*Task details*. Your task is to quote exactly the run of lines that starts at the line containing "Keep writing the" and ends at the line containing "FORWARDS = Matrix.Rotation(math.pi", including both.
++++++++
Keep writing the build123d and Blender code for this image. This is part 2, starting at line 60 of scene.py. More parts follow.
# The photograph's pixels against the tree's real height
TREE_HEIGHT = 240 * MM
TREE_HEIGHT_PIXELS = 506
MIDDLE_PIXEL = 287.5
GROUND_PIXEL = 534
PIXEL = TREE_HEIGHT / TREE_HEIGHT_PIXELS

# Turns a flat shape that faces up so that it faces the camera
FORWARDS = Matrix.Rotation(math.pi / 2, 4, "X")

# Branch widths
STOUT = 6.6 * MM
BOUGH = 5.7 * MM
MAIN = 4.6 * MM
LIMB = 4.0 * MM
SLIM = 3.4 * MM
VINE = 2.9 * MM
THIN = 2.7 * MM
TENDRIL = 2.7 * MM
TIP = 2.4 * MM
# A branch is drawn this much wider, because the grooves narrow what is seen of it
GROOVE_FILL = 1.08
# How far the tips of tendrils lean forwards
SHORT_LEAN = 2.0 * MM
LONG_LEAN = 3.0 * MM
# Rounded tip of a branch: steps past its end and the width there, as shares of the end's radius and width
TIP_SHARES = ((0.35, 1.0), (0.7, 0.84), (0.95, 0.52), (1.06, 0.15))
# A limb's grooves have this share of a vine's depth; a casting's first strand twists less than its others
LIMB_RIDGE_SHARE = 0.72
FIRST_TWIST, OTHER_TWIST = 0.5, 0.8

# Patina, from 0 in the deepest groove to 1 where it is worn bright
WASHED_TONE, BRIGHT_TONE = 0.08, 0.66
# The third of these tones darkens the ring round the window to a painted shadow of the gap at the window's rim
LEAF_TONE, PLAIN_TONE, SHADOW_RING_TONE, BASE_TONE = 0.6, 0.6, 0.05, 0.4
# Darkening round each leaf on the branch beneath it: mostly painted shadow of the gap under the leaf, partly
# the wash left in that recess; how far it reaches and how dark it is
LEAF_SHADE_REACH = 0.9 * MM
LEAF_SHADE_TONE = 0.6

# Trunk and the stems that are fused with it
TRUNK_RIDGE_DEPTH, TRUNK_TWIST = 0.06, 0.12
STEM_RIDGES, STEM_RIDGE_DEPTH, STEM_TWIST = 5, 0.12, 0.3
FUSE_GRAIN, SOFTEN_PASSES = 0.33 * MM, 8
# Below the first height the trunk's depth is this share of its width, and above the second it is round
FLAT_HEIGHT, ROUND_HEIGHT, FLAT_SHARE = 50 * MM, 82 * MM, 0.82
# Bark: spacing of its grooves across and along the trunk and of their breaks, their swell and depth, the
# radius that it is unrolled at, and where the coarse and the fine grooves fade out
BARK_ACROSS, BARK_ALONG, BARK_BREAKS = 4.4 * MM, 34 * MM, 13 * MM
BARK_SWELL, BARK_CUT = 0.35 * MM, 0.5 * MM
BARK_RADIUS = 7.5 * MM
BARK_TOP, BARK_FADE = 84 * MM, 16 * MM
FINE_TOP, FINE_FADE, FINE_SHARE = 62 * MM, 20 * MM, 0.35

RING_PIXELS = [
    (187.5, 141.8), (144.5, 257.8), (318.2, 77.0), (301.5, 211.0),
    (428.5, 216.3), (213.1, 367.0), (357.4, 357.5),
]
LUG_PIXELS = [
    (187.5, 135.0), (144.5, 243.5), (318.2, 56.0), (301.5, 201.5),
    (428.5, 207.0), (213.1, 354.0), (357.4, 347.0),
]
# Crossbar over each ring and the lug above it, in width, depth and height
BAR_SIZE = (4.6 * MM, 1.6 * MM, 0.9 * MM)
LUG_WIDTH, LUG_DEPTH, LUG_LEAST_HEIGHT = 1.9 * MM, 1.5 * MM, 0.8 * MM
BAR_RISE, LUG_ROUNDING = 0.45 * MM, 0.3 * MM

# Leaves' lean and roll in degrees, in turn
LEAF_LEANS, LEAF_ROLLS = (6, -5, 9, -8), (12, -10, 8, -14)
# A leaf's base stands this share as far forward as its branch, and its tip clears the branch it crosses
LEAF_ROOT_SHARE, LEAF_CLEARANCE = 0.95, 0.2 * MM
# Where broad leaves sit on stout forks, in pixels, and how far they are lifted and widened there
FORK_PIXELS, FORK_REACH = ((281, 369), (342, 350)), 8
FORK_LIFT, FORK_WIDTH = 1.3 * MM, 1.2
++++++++
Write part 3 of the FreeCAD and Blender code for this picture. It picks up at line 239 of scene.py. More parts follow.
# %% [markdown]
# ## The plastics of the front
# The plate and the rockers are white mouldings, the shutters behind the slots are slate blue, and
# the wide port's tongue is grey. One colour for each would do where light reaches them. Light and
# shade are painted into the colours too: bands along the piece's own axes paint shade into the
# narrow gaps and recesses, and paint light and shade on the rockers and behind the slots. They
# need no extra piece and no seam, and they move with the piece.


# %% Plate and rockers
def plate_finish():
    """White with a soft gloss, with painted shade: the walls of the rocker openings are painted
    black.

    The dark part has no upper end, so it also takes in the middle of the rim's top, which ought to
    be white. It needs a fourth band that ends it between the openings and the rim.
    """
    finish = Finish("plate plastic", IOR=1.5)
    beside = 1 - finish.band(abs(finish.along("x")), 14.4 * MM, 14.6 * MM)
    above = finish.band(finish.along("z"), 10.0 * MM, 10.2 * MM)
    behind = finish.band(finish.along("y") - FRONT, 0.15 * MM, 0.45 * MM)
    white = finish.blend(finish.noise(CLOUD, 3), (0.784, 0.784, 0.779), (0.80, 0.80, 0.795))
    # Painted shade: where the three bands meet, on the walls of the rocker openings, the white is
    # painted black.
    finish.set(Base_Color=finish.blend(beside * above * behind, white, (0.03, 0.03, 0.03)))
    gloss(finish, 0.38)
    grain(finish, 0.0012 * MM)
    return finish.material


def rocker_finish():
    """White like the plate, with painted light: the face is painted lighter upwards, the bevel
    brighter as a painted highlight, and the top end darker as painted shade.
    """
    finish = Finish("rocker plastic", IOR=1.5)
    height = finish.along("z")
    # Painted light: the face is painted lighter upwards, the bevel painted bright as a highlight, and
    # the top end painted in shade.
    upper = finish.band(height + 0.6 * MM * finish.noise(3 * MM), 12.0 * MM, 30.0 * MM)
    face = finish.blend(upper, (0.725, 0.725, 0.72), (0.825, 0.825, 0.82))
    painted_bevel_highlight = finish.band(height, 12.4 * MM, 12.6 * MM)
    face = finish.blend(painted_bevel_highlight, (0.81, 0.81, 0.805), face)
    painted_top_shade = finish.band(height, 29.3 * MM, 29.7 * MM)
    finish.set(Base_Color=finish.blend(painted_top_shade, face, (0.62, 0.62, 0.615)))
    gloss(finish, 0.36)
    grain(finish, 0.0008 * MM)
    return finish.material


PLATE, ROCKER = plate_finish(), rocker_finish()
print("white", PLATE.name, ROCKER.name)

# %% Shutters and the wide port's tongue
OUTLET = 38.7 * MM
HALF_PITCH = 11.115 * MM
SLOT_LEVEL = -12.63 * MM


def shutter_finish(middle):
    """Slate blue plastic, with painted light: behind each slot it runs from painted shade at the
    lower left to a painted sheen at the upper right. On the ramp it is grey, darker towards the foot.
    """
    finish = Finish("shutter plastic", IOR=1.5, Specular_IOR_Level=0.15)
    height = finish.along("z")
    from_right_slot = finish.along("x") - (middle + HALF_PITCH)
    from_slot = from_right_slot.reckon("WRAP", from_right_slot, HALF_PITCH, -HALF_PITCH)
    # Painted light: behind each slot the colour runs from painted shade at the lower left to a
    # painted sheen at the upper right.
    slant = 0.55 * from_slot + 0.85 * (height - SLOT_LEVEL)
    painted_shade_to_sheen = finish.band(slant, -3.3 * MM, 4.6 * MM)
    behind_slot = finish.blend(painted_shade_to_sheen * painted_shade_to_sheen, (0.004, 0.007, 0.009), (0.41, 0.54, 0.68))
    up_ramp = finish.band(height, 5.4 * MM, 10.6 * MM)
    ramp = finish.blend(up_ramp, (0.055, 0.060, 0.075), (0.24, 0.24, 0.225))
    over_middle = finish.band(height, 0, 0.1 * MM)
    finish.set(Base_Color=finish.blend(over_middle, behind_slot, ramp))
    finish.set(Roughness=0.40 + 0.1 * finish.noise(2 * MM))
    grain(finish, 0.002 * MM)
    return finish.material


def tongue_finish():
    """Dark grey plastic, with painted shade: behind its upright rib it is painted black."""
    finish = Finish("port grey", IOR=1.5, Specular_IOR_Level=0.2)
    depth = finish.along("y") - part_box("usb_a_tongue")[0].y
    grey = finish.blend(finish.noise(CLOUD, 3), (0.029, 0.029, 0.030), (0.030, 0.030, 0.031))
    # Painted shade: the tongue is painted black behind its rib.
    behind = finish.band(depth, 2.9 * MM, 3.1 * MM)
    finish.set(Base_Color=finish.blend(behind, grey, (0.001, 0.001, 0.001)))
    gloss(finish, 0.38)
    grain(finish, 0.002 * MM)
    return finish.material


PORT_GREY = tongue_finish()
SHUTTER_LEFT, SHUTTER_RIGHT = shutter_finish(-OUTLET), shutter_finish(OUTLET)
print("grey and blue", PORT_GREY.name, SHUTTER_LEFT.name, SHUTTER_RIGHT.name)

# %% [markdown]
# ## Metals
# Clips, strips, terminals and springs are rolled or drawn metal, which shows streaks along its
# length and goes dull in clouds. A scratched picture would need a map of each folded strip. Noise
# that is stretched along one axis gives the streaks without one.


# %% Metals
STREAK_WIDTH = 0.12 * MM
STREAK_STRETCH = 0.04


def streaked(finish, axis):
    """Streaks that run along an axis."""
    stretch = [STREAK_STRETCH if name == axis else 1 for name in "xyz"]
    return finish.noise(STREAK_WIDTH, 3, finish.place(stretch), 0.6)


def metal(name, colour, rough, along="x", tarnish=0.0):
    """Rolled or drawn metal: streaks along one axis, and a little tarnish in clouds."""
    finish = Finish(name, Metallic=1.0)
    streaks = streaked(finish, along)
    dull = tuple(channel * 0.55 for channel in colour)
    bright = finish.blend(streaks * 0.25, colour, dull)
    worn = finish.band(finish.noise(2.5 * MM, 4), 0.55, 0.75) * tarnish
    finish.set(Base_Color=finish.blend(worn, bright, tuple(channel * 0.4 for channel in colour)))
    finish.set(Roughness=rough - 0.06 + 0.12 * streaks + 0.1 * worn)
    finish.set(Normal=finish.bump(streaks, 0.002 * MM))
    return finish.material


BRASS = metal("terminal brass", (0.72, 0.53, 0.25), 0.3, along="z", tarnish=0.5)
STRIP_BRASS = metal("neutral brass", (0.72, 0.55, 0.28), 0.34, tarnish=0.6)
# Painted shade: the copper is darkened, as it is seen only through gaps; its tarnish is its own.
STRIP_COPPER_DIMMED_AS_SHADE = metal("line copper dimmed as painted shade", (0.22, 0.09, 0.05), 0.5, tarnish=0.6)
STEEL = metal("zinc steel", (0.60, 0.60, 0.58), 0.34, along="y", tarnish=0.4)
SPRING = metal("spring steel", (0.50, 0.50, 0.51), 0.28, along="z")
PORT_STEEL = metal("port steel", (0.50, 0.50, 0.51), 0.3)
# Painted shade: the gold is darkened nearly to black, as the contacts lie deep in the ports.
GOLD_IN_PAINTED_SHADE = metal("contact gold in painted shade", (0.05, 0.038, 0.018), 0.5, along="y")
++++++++
*Full solution*.
Keep writing the build123d and Blender code for this image. This is part 2, starting at line 60 of scene.py. More parts follow.
# The photograph's pixels against the tree's real height
TREE_HEIGHT = 240 * MM
TREE_HEIGHT_PIXELS = 506
MIDDLE_PIXEL = 287.5
GROUND_PIXEL = 534
PIXEL = TREE_HEIGHT / TREE_HEIGHT_PIXELS

# Turns a flat shape that faces up so that it faces the camera
FORWARDS = Matrix.Rotation(math.pi / 2, 4, "X")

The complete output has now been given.